For most new projects in India, BigQuery and Snowflake are the most popular choices due to their ease of setup and managed infrastructure.
Best Practices for Schema Design
- Start with business questions — Design your schema to answer the queries your business actually needs, not to mirror your source system structure
- Prefer star schema — Unless you have a strong, specific reason for snowflake schema, star is almost always the better choice for analytics
- Use surrogate keys — Generate integer primary keys for dimension tables instead of using natural keys from source systems. This insulates your warehouse from source system changes.
- Build a robust dim_date — Pre-populate a date dimension with every date for 10+ years, including fiscal periods, holidays (Indian holidays are critical for retail analytics), and flags like
is_weekend - Implement SCD Type 2 for critical dimensions — At minimum, track history for customer, product, and employee dimensions
- Avoid wide fact tables — Keep fact tables narrow with only foreign keys and measures. If you need descriptive attributes in query results, join to dimension tables.

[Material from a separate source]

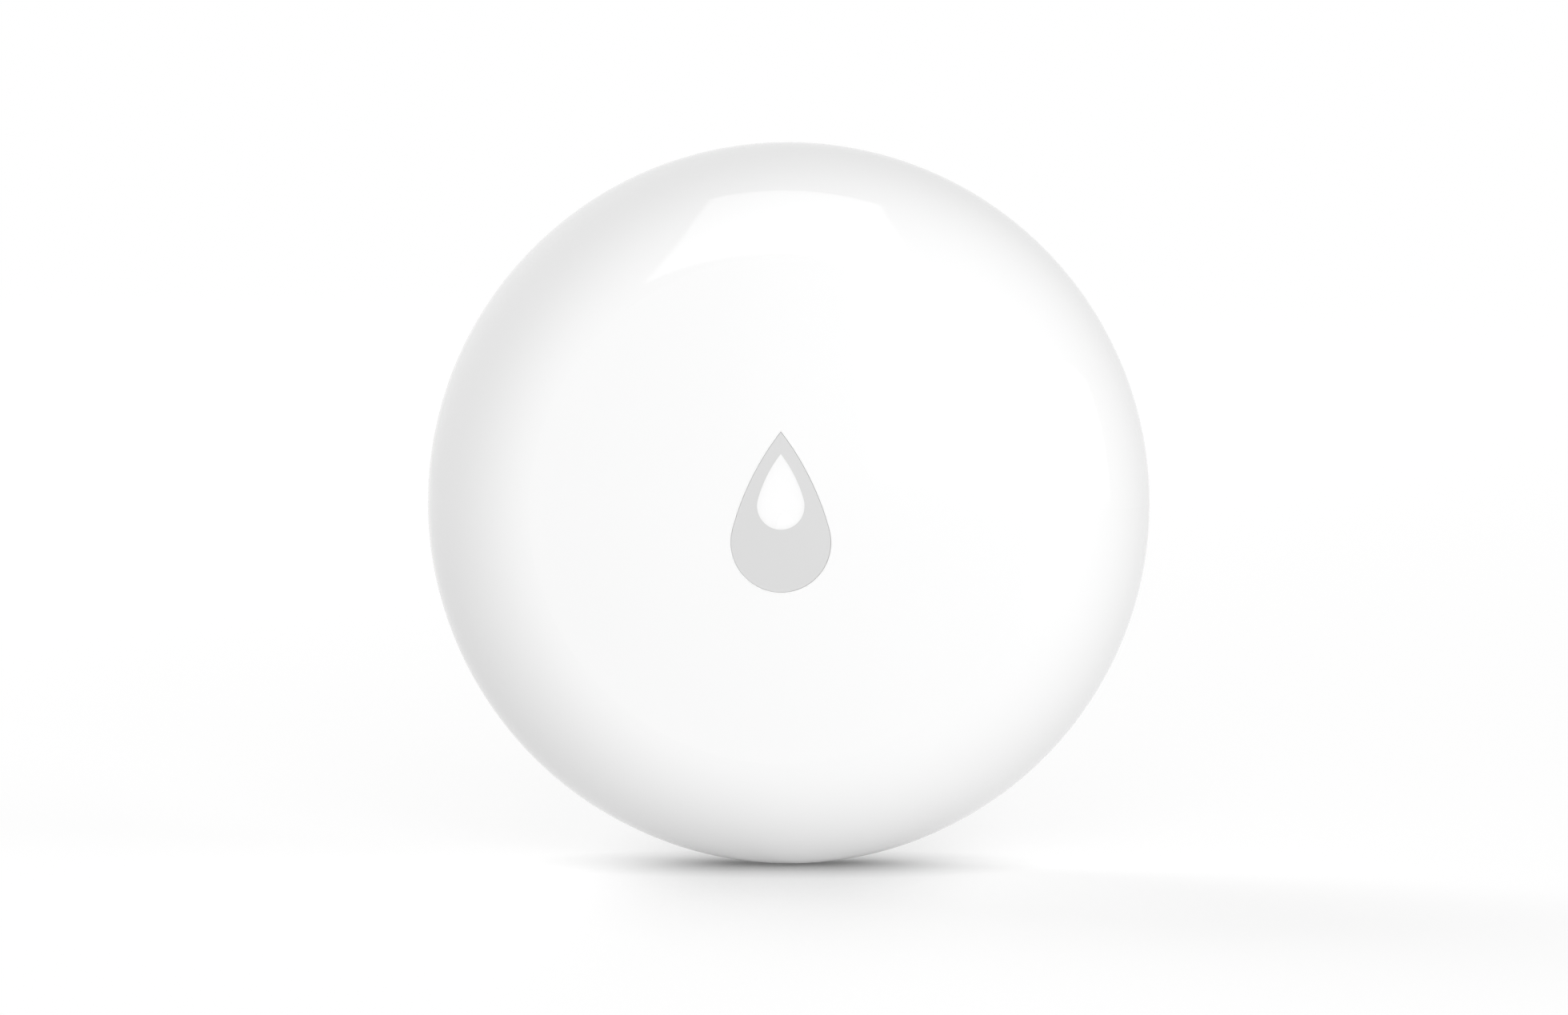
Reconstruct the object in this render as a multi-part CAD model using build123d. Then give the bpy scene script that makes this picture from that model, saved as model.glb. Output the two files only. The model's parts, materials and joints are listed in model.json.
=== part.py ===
from build123d import *
import os
from math import atan2, cos, degrees, radians, sin, sqrt

# Water leak sensor: a sealed round puck that stands on its rim, with its domed face towards -Y.
# Every piece is drawn lying down, with the floor side at height 0 and the dome on top, in millimetres,
# and is then stood up by one placement. The drop's tip points up, and opening the cover is towards +Y.

os.makedirs("parts", exist_ok=True)

# Housing
case_diameter = 50.0
case_thickness = 16.5
underside_rise = 0.4
wall = 1.6
rim_band = 0.4
shoulder_share = 0.885
base_edge_radius = 5.7
parting_drop = 1.5
parting_groove_depth = 0.3
parting_groove_height = 0.25
overrun = 1.0

# Tongue, gasket and snaps that close the housing
tongue_thickness = 1.2
tongue_clearance = 0.15
tongue_height = 3.6
gasket_level = 1.9
gasket_height = 0.8
gasket_depth = 0.6
snap_level = 0.5
snap_height = 0.8
snap_reach = 0.45
snap_clearance = 0.1
snap_count = 6
snap_angle = 20.0
snap_spare_angle = 1.0

# Drop key, its white centre and what holds it
drop_height = 11.0
drop_width = 6.85
drop_side_radius = 19.0
centre_height = 5.2
centre_width = 3.26
centre_side_radius = 9.05
centre_tip_inset = 1.5
key_gap = 0.1
key_travel = 0.3
key_flange_width = 0.9
key_flange_share = 0.11
key_flange_clearance = 0.15
seat_sink = 0.2
seal_sill = 0.4
seal_height = 0.6
seal_depth = 0.55
seal_clearance = 0.03
boss_width = 2.8
frame_gap = 0.1
frame_share = 0.11
frame_lip = 0.8
stake_radius = 0.45
stake_clearance = 0.05
stake_head_radius = 0.8
stake_head_height = 0.4
stake_round_angle = -40.0
stake_side_angle = 24.0
stem_radius = 1.2
stem_inset = 2.2
stem_gap = 0.05

# Coin cell and its contacts
cell_diameter = 20.0
cell_height = 3.2
cell_cap_diameter = 17.6
cell_cap_rise = 0.2
cell_edge_radius = 0.4
cell_clearance = 0.1
contact_height = 1.0
contact_thickness = 0.2
contact_width = 3.0
contact_pad_length = 2.4
contact_gap = 0.02
prong_overlap = 0.6
prong_tip_rise = 0.45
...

- Document your grain — Clearly define what one row in your fact table represents (one order line item? one transaction? one daily aggregate?). This is the most important design decision.
- Test with real queries — Before finalizing your schema, write the top 20 business queries your team needs and verify they can be expressed cleanly against your design
Data warehouse schema design is one of those skills where fundamentals matter more than tools. Platforms will change — BigQuery might be replaced by something new in five years — but the principles of dimensional modeling have remained relevant for three decades. Master the concepts, and the tools become interchangeable.